Je suis contente si vous avez pu l'utiliser pour votre cours, et merci d 'avoir pris le temps de laisser un commentaire.

Auriez-vous, par hasard, signalé le lien à vos élèves ? Ceci expliquerait pourquoi le nombre de visites sur cette page a connu une augmentation significative ces derniers-jours ! Sinon, il semblerait que cette histoire soit très populaire chez les profs de Latin ;-)

Jeanbar a dit…

Bonjour,

Deux remarques:

Il me semble que la citation "Si la légende est plus belle que la vérité, raconte la légende" est incorrectement attribuée à Marilyn Monroe. Il s'agit d'une réplique du film de J. Ford, "l'homme qui tua Liberty Valance". (http://tinyurl.com/5r6k6q; http://tinyurl.com/lyxyev2). D'où vient cette information sur Marilyn ?

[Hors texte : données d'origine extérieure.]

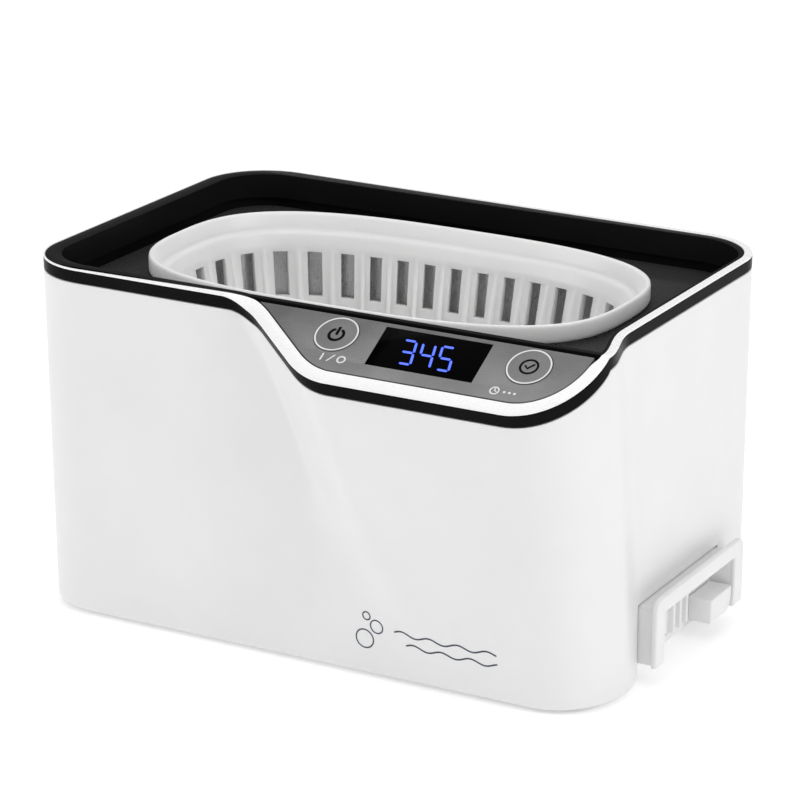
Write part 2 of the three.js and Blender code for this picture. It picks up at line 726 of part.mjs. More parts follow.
add("transducer_front_mass", drilledDisc(FRONT_FOOT, TANK_FLOOR_Z - GAP, 19, 22.5, FRONT_FOOT + 10), "aluminium");
add("piezo_ring_upper", drilledDisc(UPPER_RING_FOOT, UPPER_RING_FOOT + STACK.ring, 18, 18), "ceramic");
add("piezo_ring_lower", drilledDisc(LOWER_RING_FOOT, LOWER_RING_FOOT + STACK.ring, 18, 18), "ceramic");
add("transducer_back_mass", drilledDisc(BACK_FOOT, BACK_FOOT + STACK.back, 19, 19), "steel");
add("transducer_bolt", transducerBolt(), "screw");

add("driver_board", driverBoard(), "board");
addEach("board_screw", STANDOFFS, boardScrew);
add("transformer", transformer(), "electronics");
add("choke", choke(), "copper");
add("heat_sink", heatSink(), "aluminium");
add("film_capacitor", box([-86, 20, DRIVER_TOP], [-60, 30, DRIVER_TOP + 16]), "film");
add("bulk_capacitor", cylinder(-48, 35, DRIVER_TOP, DRIVER_TOP + 26, 8), "sleeve");

// The origin goes to the middle of the footprint, at the height of the feet.
const extent = new THREE.Box3().setFromObject(assembly);
const middle = extent.getCenter(new THREE.Vector3());
assembly.position.set(-middle.x, -middle.y, -extent.min.z);
const group = new THREE.Group();
group.add(assembly);

export default group;
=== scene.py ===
import math

import bmesh
import bpy
import numpy as np
from mathutils import Matrix, Vector


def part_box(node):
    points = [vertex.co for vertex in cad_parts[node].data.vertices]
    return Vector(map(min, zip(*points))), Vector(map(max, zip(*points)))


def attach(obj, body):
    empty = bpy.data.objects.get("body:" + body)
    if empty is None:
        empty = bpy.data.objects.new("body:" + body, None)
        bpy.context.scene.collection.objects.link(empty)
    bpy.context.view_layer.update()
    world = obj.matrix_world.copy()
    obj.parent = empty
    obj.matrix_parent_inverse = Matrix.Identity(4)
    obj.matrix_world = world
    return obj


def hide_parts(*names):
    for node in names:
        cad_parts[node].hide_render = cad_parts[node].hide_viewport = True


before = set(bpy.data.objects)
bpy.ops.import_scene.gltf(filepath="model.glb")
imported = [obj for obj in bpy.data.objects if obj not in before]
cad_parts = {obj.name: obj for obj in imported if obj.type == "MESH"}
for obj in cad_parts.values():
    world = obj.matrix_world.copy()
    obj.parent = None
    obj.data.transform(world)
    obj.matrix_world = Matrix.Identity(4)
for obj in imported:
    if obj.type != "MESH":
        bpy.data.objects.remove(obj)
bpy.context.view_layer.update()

# ------------------------------------------------------------------ driving dimensions, mm

MM = 0.001
GAP = 0.3
RIM_Z = 117.5
WALL = 2.5
LEFT_X = (99.7, 102)  # pairs are (at the foot, at the rim)
RIGHT_X = (102.6, 102)
DEPTH = (68.3, 70.6)
CORNER_R = (22, 23.7)
POD_DEPTH = (68.3, 93.3)
POD_FLANK_START = (36, -16.2)
POD_FLANK_END = (37.5, 17.2)
POD_CREASE = (24, 2.6, 8)  # half width of the crease's bend: at the foot, at mid height and at the rim
POD_EDGE = (24, 5, 8)  # the same for the bend into the pod's face
POD_CORNER_X = 84
POD_CORNER_Y = (-41.7, -68)
POD_RIGHT_X = (105.5, 107.5)
POD_EASE_Y = (-28, -42)
RIM_DIP = (-26, -14)

BAND_H = 4.4
BAND_T = 2.4
TRIM_H = 0.6
BAND_TOP = 1.1
TRIM_THIN = 0.6
TRIM_W = 2.7
TRIM_PANEL_W = 4

PANEL_TILT = math.radians(29.3)
PANEL_TOP_Y = -68
PANEL_TOP_GAP = 1.5
PANEL_T = 2
WINDOW = {"x": 52.3, "y": -11.1, "width": 36, "height": 16}
BUTTONS = {"power_button": (19.9, -9.5), "time_button": (85.2, -9.4)}
BUTTON_R = 7.1
BUTTON_PROUD = 0.15
PRINT_T = 0.06  # thickness of printed marks

FRAME_WALL = {"front": 2.3, "right": 0.9, "back": 3}
FRAME_FOOT_Z = 103
LEDGE_W = 4
LEDGE_T = 1.7
UNDERCUT_Z = 109
DECK_Z = 106.5
DECK_T = 1.5
GROOVE_W = 1.4

OVAL_POWER = 2.9
OVAL_Y = -1.5
MOUTH = (79.6, 46.6)
TANK_T = 0.9
TANK_FLANGE = 6
TANK_FLOOR_Z = 52
BASKET_RIM = (83, 50)
BASKET_RIM_Z = 113
BASKET_FLOOR_Z = 58
SLOTS = {"count": 36, "width": 5, "low": 86, "high": 101}
STRAIGHT_X = 39
CLOSER = 1.17

HOOK = {"back": 98, "neck": 108.2, "face": 110, "half": 30.5, "top": 24.6, "wall": 2, "foot": 5.4}
FLANGE = {"low": -32.5, "high": 35.3, "top": 28, "open_low": -26, "open_high": 28.5, "open_top": 22.4}
INLET = {"low": 5.2, "top": 13.3, "near": 11, "far": 27.2, "corner": 5, "hole_y": 18.5, "hole_top": 11}
INLET_R = 2.8
BASE_Z = 2
FOOT_R = 7
FOOT_DROP = 1.5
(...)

D'autre part, Porsenna ne se prénomme mas "Lars". Il s'agit d'un mot étrusque signifiant chef militaire. (cf. http://www.lexilogos.com/latin/gaffiot.php?q=lars).

Lerci pour votre travail.

FL a dit…

Merci pour ces deux observations : je vais m'empresser de corriger car vous avez entièrement raison. Pff, ce qu'on peut lire comme bêtises sur les blogs... :-(

En ce qui concerne Marilyn, je pense que la réponse est simple : cette info vient certainement d'un recoin quelconque de mon esprit perturbé ! Je pense que la réplique a été citée par quelqu'un évoquant la vie de Marilyn... et je me suis embrouillé les neurones ! Mes excuses à Marilyn, à John ford, aux lecteurs... et à Lars Porsenna !



Anonyme a dit…

Merci pour ce super site, j'ai appris plein de chose.
Il est génial pour les exposée.
Merci beaucoup

FL a dit…

Merci beaucoup pour ce commentaire ! Je me répète mais ça fait vraiment plaisir, et je suis ravie de pouvoir vous aider :-) !

Nawel a dit…

Super blog ! Bravo, cela m'aide beaucoup pour ma recherche de latin

FL a dit…

Merci :-) Très sympa d'avoir pris la peine de laisser un petit mot - et bon courage pour le Latin !

Anonyme a dit…

Merci pour vos histoires toujours passionnantes !

FL a dit…

Comme toujours, je suis très touchée que vous ayez pris le temps de laisser un commentaire :-) Merci à vous.